Не зря говорится: «Приветливое лицо хозяина лучше самого душистого чая», – Газинур сразу почувствовал себя свободно.
– Сердитая она у вас, – посмеиваясь, сказал Газинур. – Ну совсем наседка с цыплятами!
Сняв ещё не просохшую от дождя кепку, он сел на выкрашенную синей краской табуретку. Появившаяся следом за ним Миннури кинула ему под ноги рогожку.
– Смотри, глазастый, если натопчешь, в следующий раз в дом не пущу, – строго выпалила она и, вызывающе подняв голову, вышла из комнаты.
Гали-абзы обменялся с Газинуром молчаливым, но многозначительным взглядом. Потом, сразу став серьёзным, отложил в сторону книгу.
– Ну, так как же, Газинур? Колхозный сарай и новую веялку сожгли, говоришь?
Газинур покраснел до ушей.
– Сожгли, – тяжело вздохнул он, пряча забинтованные руки под кепку. – Не везёт нам последнее время.

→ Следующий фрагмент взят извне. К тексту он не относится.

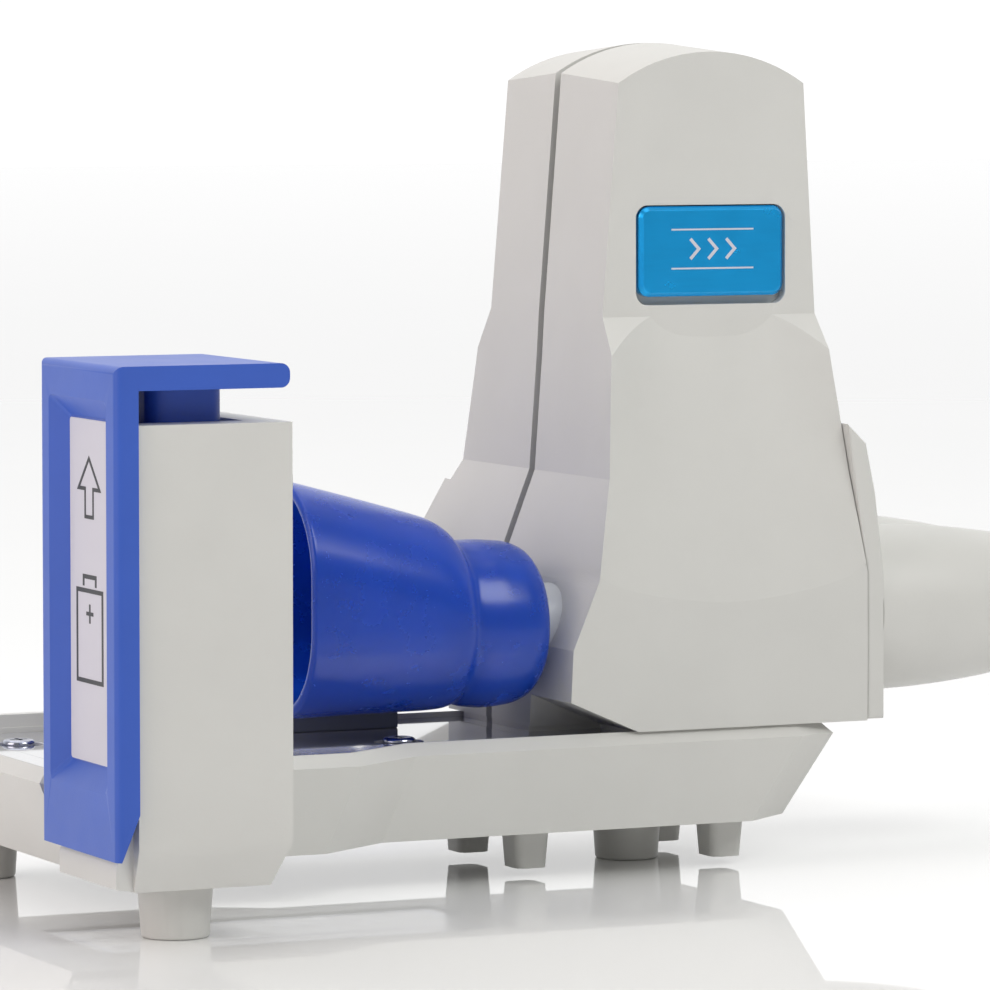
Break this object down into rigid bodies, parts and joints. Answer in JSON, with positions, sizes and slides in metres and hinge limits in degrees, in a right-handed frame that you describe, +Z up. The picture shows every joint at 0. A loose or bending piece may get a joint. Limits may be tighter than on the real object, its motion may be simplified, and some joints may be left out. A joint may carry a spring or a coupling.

– Что верно, то верно. Только в этом нет ничего удивительного, Газинур, – и Гали-абзы зашагал из угла в угол по комнате.
Мягкие чувяки почти беззвучно касались пола. Всякий раз, как он поворачивался к Газинуру правым боком, можно было видеть у него на шее, под сорочкой, багровую полосу – старый след от вражеской сабли.
– Всё это, если не считать сегодняшней молнии, не случайно ведь, Газинур, – сказал он, остановившись перед юношей. – Помнишь, что я говорил тебе, когда мы ездили в Бугульму?

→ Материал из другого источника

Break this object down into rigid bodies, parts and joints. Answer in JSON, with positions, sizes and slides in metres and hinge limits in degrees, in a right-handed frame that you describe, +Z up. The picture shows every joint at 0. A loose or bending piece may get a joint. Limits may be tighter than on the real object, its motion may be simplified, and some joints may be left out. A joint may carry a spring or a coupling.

– Очень хорошо помню, Гали-абзы.
– Вот эта самая борьба продолжается и сейчас. Правда, теперь враг не решается бороться против нас открыто, с оружием в руках. Он уже давно убедился, что оружием нас не возьмёшь. Сейчас он пытается войти в наше доверие, может, даже и работает неплохо, а в действительности всеми силами вредит нашему делу.
Газинур набрался смелости и рассказал о своих подозрениях насчёт Морты.
– Старики говорят: сорвёшь облепиху, а корень останется, – закончил он.
– Таков закон жизни, Газинур. Старое без борьбы не уходит, крепче, чем репей, цепляется. Ещё много крови испортят нам такие Морты Курицы. Поэтому и надо всегда быть начеку.